## Given request:
Repeat exactly the lines running from the line that contains "legs' inner edges" to the line that contains "if empty is"; include both ends and add nothing.
━━━━━ Given information ━━━━━
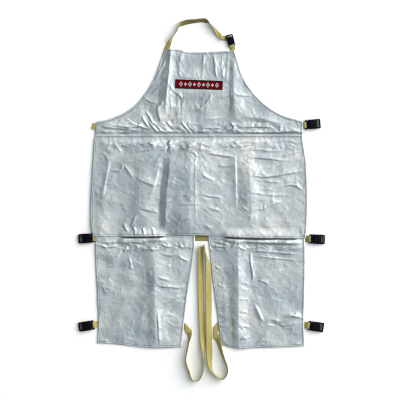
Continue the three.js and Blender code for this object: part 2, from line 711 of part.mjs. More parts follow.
// Webbing that comes from the surface, goes round the bar of a male half and is sewn to itself. It runs
// along x with the buckle, from a given length under the cloth.
function bar_loop(width, rest, tail) {
  const size = (share) => share * width;
  const middle = rest + (buckle_thickness / 2) * (width / webbing_width);
  const inner = size(buckle.bar_half_thickness) + fit;
  const outer = inner + webbing;
  const bar_start = -size(buckle.base);
  const round_end = bar_start + size(buckle.bar) + fit;
  const down = bar_start - size(0.08) - (middle + outer - webbing);
  const bend = round_end + 0.6 * webbing;
  const crown = round_end + webbing;
  const start = bar_start - fit;
  const outline = [[-tail, 0], [down - webbing, 0], [bar_start, middle - outer], [bend, middle - outer]]
    .concat([[crown, middle - inner], [crown, middle + inner], [bend, middle + outer]])
    .concat([[start, middle + outer], [down, webbing], [-tail, webbing]]);
  const shape = new THREE.Shape(outline.map(([x, z]) => new THREE.Vector2(x, z)));
  const hole = [[start, middle - inner], [round_end, middle - inner], [round_end, middle + inner]]
    .concat([[start, middle + inner], [start - fit, middle]]);
  shape.holes.push(new THREE.Path(hole.map(([x, z]) => new THREE.Vector2(x, z))));
  const geometry = new THREE.ExtrudeGeometry(shape, { depth: width, bevelEnabled: false });
  return geometry.translate(0, 0, -width / 2).rotateX(Math.PI / 2);
}

// Ribbon of webbing through stations, each with its middle, its half width and its direction.
function ribbon(stations) {
  const points = stations.flatMap(({ middle, half, along }) => {
    const out = along.clone().cross(half).setLength(webbing / 2);
    return [[1, 1], [-1, 1], [-1, -1], [1, -1]].map(([a, b]) => middle.clone().addScaledVector(half, a)
      .addScaledVector(out, b));
  });
  const faces = [];
  const last = 4 * (stations.length - 1);
  for (let i = 0; i < last; i += 4) {
    for (let k = 0; k < 4; k += 1) {
      const next = (k + 1) % 4;
      const [a, b, c, d] = [i + k, i + next, i + 4 + next, i + 4 + k];
      faces.push(...(k === 2 ? [[a, d, b], [b, d, c]] : [[a, d, c], [a, c, b]]));
    }
  }
  faces.push([0, 1, 2], [0, 2, 3], [last, last + 2, last + 1], [last, last + 3, last + 2]);
  return body(points, faces);
}

// Stations along a route. The webbing rests on the surface by its lower edge, or at a given layer, and
// where it turns over it comes back on the layer above or below.
function strap(route, width, first_layer, turn_up) {
  const layer_step = webbing + layer_gap;
  const stations = [];
  let layer = first_layer;
  let facing = 1;
  route.forEach((stop, i) => {
    const here = new THREE.Vector3(stop.x, stop.y, 0);
    const before = route[Math.max(i - 1, 0)];
    const after = route[Math.min(i + 1, route.length - 1)];
    const into = new THREE.Vector3(stop.x - before.x, stop.y - before.y, 0).normalize();
    const out = new THREE.Vector3(after.x - stop.x, after.y - stop.y, 0).normalize();
    if (stop.turns_over) {
      const turn = into.clone().sub(out).normalize();
      const line = new THREE.Vector3(-turn.y, turn.x, 0);
      const side = new THREE.Vector3(-into.y, into.x, 0);
      const half = line.multiplyScalar((facing * width) / 2 / line.dot(side));
      const up = turn_up ? 1 : -1;
      const height = webbing / 2 + layer * layer_step;
      const bend = layer_step / 2;
      const crest = here.clone().addScaledVector(turn, bend).setZ(height + up * bend);
      stations.push({ middle: here.clone().setZ(height), half, along: turn });
      stations.push({ middle: crest, half, along: new THREE.Vector3(0, 0, up) });
      const back = turn.clone().negate();
      stations.push({ middle: here.clone().setZ(height + up * layer_step), half, along: back });
      layer += up;
      facing = -facing;
      return;
    }
    const along = into.add(out).normalize();
    const roll = THREE.MathUtils.degToRad(stop.roll);
    const half = new THREE.Vector3(-along.y * Math.cos(roll), along.x * Math.cos(roll), Math.sin(roll))
      .multiplyScalar((facing * width) / 2);
    const standing = Math.abs(half.z) + (webbing / 2) * Math.abs(Math.cos(roll));
    if (stop.lands) layer = 0;
    stations.push({ middle: here.setZ(standing + layer * layer_step), half, along });
  });
  return ribbon(stations);
}

// Materials
const finishes = {
  cloth: { color: 0xc3cbcd, roughness: 0.4, metalness: 0.8 },
  webbing: { color: 0xb9aa5a, roughness: 0.85, metalness: 0 },
  plastic: { color: 0x0c0c12, roughness: 0.45, metalness: 0 },
  badge: { color: 0x82000c, roughness: 0.8, metalness: 0 },
};

const apron = new THREE.Group();

function add(name, geometry, finish, parent = apron) {
  const material = new THREE.MeshStandardMaterial({ ...finishes[finish], flatShading: true });
  const mesh = new THREE.Mesh(closed(geometry), material);
  mesh.name = name;
  parent.add(mesh);
  return mesh;
}

add('bib_panel', wall(bib_grid(), cloth), 'cloth');
add('skirt_panel', wall(hanging_grid(skirt), cloth), 'cloth');
for (const side of ['left', 'right']) add(`leg_${side}`, wall(hanging_grid(leg(side)), cloth), 'cloth');

// Patch: a stiff plate with round corners on the flat of the bib
const badge_x = badge_length / 2 - badge_corner_radius;
const badge_y = badge_height / 2 - badge_corner_radius;
const badge_shape = new THREE.Shape();
badge_shape.absarc(badge_x, badge_y, badge_corner_radius, 0, Math.PI / 2);
badge_shape.absarc(-badge_x, badge_y, badge_corner_radius, Math.PI / 2, Math.PI);
badge_shape.absarc(-badge_x, -badge_y, badge_corner_radius, Math.PI, 1.5 * Math.PI);
badge_shape.absarc(badge_x, -badge_y, badge_corner_radius, 1.5 * Math.PI, 2 * Math.PI);
const badge = add('badge', new THREE.ExtrudeGeometry(badge_shape, {
  depth: badge_thickness, bevelEnabled: false, curveSegments: 4,
}), 'badge');
badge.position.set(
  badge_place.across * half_waist,
  badge_place.up * bib_height,
  leg_level + badge_rest_height + cloth + fit,
);
badge.rotation.z = THREE.MathUtils.degToRad(badge_place.tilt);

// Buckles, each placed by the joint between its halves: out is its distance beyond the sides of the
// panels, in widths of webbing, and heading is that of its female half, in degrees
const waist_y = 0.81 * side_height;
const hip_y = -skirt_length - 0.2 * webbing_width;
const leg_buckle_y = -skirt_length - 0.818 * leg_length;
const neck_rest = webbing + layer_gap;
const side_buckles = [
  { name: 'waist_buckle', side: 1, out: 0.875, y: waist_y, heading: 5 },
  { name: 'hip_buckle_left', side: -1, out: 0.575, y: hip_y + 0.1 * webbing_width, heading: 183.5 },
  { name: 'hip_buckle_right', side: 1, out: 1.575, y: hip_y - 0.05 * webbing_width, heading: -2.5 },
  { name: 'leg_buckle_left', side: -1, out: 0.55, y: leg_buckle_y + 0.1 * webbing_width, heading: 189 },
  { name: 'leg_buckle_right', side: 1, out: 1.4, y: leg_buckle_y, heading: -8 },
];
const buckles = [
  { name: 'neck_buckle', x: 0.93 * bib_half_top, y: bib_height + 0.236 * neck_rise, heading: 106 },
  ...side_buckles.map((row) => ({ ...row, x: row.side * (half_waist + row.out * webbing_width) })),
];
const frames = {};
for (const { name, x, y, heading } of buckles) {
  const at_neck = name === 'neck_buckle';
  const width = at_neck ? neck_webbing_width : webbing_width;
  const rest = at_neck ? neck_rest : 0;
  const frame = new THREE.Group();
  frame.position.set(x, y, 0);
  frame.rotation.z = THREE.MathUtils.degToRad(heading);
  frame.updateMatrix();
  frames[name] = frame;
  apron.add(frame);
  const female = add(`${name}_female`, geometry_of(female_half(width)), 'plastic', frame);
  const male = add(`${name}_male`, geometry_of(male_half(width)), 'plastic', frame);
  female.position.z = rest + (buckle_thickness / 2) * (width / webbing_width);
  male.position.z = female.position.z;
}

// Short loops, each sewn under the edge that its buckle hangs from. out is the share of its width by
// which it shows beyond that edge.
const short_loops = [
  { name: 'neck_loop', buckle: 'neck_buckle', width: neck_webbing_width, rest: neck_rest, out: 1.5 },
  { name: 'waist_loop', buckle: 'waist_buckle', width: webbing_width, rest: 0, out: 0.875 },
  { name: 'leg_loop_left', buckle: 'leg_buckle_left', width: webbing_width, rest: 0, out: 1.25 },
  { name: 'leg_loop_right', buckle: 'leg_buckle_right', width: webbing_width, rest: 0, out: 1.2 },
];
for (const { name, buckle: held, width, rest, out } of short_loops) {
  add(name, bar_loop(width, rest, out * width + sewn), 'webbing', frames[held]);
}

// Hip strap: one length behind the legs, with a loop round the bar at each end
const hip_tail = 3 * webbing_width;
const hip_ends = ['hip_buckle_left', 'hip_buckle_right'].map((name) => {
  const loop = bar_loop(webbing_width, 0, hip_tail).applyMatrix4(frames[name].matrix);
  const inside = new THREE.Vector3(-hip_tail + sewn, 0, 0).applyMatrix4(frames[name].matrix);
  return { loop: solid_of(loop), stop: { x: inside.x, y: inside.y, roll: 0 } };
});
const hip_middle = solid_of(strap(hip_ends.map((end) => end.stop), webbing_width, 0, true));
add('hip_strap', geometry_of(hip_ends[0].loop.add(hip_ends[1].loop).add(hip_middle)), 'webbing');

// Waist strap: sewn under the bib's left side, turned back on itself, and straight on behind the bib.
// across and up are in widths of webbing.
const strap_start = -half_waist + 0.45 * webbing_width;
const strap_run = 0.6 * side_height;
const waist_points = [
  { across: 0.6, up: -0.175, roll: 0 },
  { across: 0, up: 0.1, roll: 0 },
  { across: -0.725, up: 0.3, turns_over: true },
  { across: 0, up: 0.12, roll: 0 },
  { across: 1.25, up: 0.02, roll: 0 },
  { across: 3, up: 0, roll: 0 },
  { across: hidden_strap / webbing_width, up: 0.4, roll: 0 },
];
const waist_route = waist_points.map((stop) => ({
  ...stop,
  x: strap_start + stop.across * webbing_width,
  y: strap_run + stop.up * webbing_width,
}));
add('waist_strap', strap(waist_route, webbing_width, 1, false), 'webbing');

// Neck strap, from the bib's left corner to the neck buckle
const neck_points = neck_route.map((stop) => ({
  ...stop,
  x: -bib_half_top + 2.5 + stop.across * 2 * bib_half_top,
  y: bib_height + stop.up * neck_rise + 1,
}));
add('neck_strap', strap(neck_points, neck_webbing_width, 0, true), 'webbing');

// Leg straps, from under the legs' inner edges
for (const side of ['left', 'right']) {
  const points = leg_routes[side].map((stop, i) => ({
    ...stop,
    x: stop.across * half_waist,
    y: -skirt_length - stop.down * leg_length,
    lands: i === 4,
  }));
  add(`leg_strap_${side}`, strap(points, webbing_width, 0, true), 'webbing');
}

export default apron;
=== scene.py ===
# A fire-retardant apron of aluminised cloth, laid out on its back on a pale floor. The bib, the skirt and
# the two leg panels carry golden webbing straps with black side-release buckles. Lengths are in metres,
# and the creases and other details of the cloth are worked out in millimetres.
import itertools
import math

import bmesh
import bpy
import numpy as np
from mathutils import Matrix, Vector
from mathutils.bvhtree import BVHTree
from mathutils.geometry import delaunay_2d_cdt
from mathutils.kdtree import KDTree


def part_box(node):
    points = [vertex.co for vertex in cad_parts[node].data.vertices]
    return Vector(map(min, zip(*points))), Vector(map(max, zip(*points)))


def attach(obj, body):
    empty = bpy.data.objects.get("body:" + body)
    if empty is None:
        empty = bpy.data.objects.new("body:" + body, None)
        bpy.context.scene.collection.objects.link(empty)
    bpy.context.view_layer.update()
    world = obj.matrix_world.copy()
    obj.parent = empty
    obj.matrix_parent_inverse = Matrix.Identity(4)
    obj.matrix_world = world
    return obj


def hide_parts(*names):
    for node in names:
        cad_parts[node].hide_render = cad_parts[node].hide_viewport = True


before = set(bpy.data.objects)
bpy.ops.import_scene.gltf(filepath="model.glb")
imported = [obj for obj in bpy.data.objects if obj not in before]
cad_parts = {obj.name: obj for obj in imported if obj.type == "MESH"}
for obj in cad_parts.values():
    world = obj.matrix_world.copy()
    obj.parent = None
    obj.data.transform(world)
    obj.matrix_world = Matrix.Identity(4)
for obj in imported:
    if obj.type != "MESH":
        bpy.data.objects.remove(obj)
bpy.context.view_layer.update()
MM = 0.001

# The floor, the light and the camera. The camera looks straight down through a long lens, from high
# above the middle of what it shows. The room is bright overhead and to the right, and dark low down
# opposite, apart from a pale far wall.
view_width = 1.28
view_middle = (0.0048, -0.2032)
camera_height = 9.0

camera_data = bpy.data.cameras.new("camera")
camera_data.sensor_width = 36
camera_data.lens = camera_data.sensor_width * camera_height / view_width
camera_data.clip_end = 100
camera = bpy.data.objects.new("camera", camera_data)
camera.location = (*view_middle, camera_height)
bpy.context.scene.collection.objects.link(camera)
bpy.context.scene.camera = camera
bpy.context.scene.view_settings.view_transform = "Standard"
bpy.context.scene.cycles.filter_width = 1.1


class Wire:
    """A socket in a node tree, with Python's arithmetic on it."""

    def __init__(self, tree, socket=None):
        self.tree = tree
        self.socket = socket

    def node(self, kind, settings=None, values=None, out=0):
        made = self.tree.nodes.new(kind)
        for key, value in (settings or {}).items():
            if key == "stops":
                while len(made.color_ramp.elements) < len(value):
                    made.color_ramp.elements.new(0.5)
                for element, (place, colour) in zip(made.color_ramp.elements, value):
                    element.position = place
                    element.color = (*colour, 1)
            else:
                setattr(made, key, value)
        for key, value in (values or {}).items():
            if isinstance(value, Wire):
                self.tree.links.new(value.socket, made.inputs[key])
            else:
                made.inputs[key].default_value = value
        return Wire(self.tree, made.outputs[out])

    def math(self, operation, *others):
        return self.node("ShaderNodeMath", {"operation": operation}, dict(enumerate((self, *others))))

    def __add__(self, other):
        return self.math("ADD", other)

    def __mul__(self, other):
        return self.math("MULTIPLY", other)

    def __sub__(self, other):
        return self.math("SUBTRACT", other)

    def __rsub__(self, other):
        return self.node("ShaderNodeMath", {"operation": "SUBTRACT"}, {0: other, 1: self})

    __radd__ = __add__
    __rmul__ = __mul__

    def wave(self, length):
        """A sine wave along this distance."""
        return (self * (2 * math.pi / length)).math("SINE")

    def between(self, low, high):
        values = {0: self, 1: low, 2: high, 3: 0.0, 4: 1.0}
        return self.node("ShaderNodeMapRange", {"interpolation_type": "SMOOTHSTEP"}, values)

    def blend(self, first, second):
        first = first if isinstance(first, Wire) else (*first, 1)
        second = second if isinstance(second, Wire) else (*second, 1)
        return self.node("ShaderNodeMix", {"data_type": "RGBA"}, {0: self, 6: first, 7: second}, 2)

    def split(self):
        parts = self.node("ShaderNodeSeparateXYZ", values={0: self}).socket.node
        return [Wire(self.tree, socket) for socket in parts.outputs]

    def noise(self, scale, detail=2.0, rough=0.5):
        values = {"Vector": self, "Scale": scale, "Detail": detail, "Roughness": rough}
        return self.node("ShaderNodeTexNoise", values=values)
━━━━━
## Exercise solution:
// Leg straps, from under the legs' inner edges
for (const side of ['left', 'right']) {
  const points = leg_routes[side].map((stop, i) => ({
    ...stop,
    x: stop.across * half_waist,
    y: -skirt_length - stop.down * leg_length,
    lands: i === 4,
  }));
  add(`leg_strap_${side}`, strap(points, webbing_width, 0, true), 'webbing');
}

export default apron;
=== scene.py ===
# A fire-retardant apron of aluminised cloth, laid out on its back on a pale floor. The bib, the skirt and
# the two leg panels carry golden webbing straps with black side-release buckles. Lengths are in metres,
# and the creases and other details of the cloth are worked out in millimetres.
import itertools
import math

import bmesh
import bpy
import numpy as np
from mathutils import Matrix, Vector
from mathutils.bvhtree import BVHTree
from mathutils.geometry import delaunay_2d_cdt
from mathutils.kdtree import KDTree


def part_box(node):
    points = [vertex.co for vertex in cad_parts[node].data.vertices]
    return Vector(map(min, zip(*points))), Vector(map(max, zip(*points)))


def attach(obj, body):
    empty = bpy.data.objects.get("body:" + body)
    if empty is None:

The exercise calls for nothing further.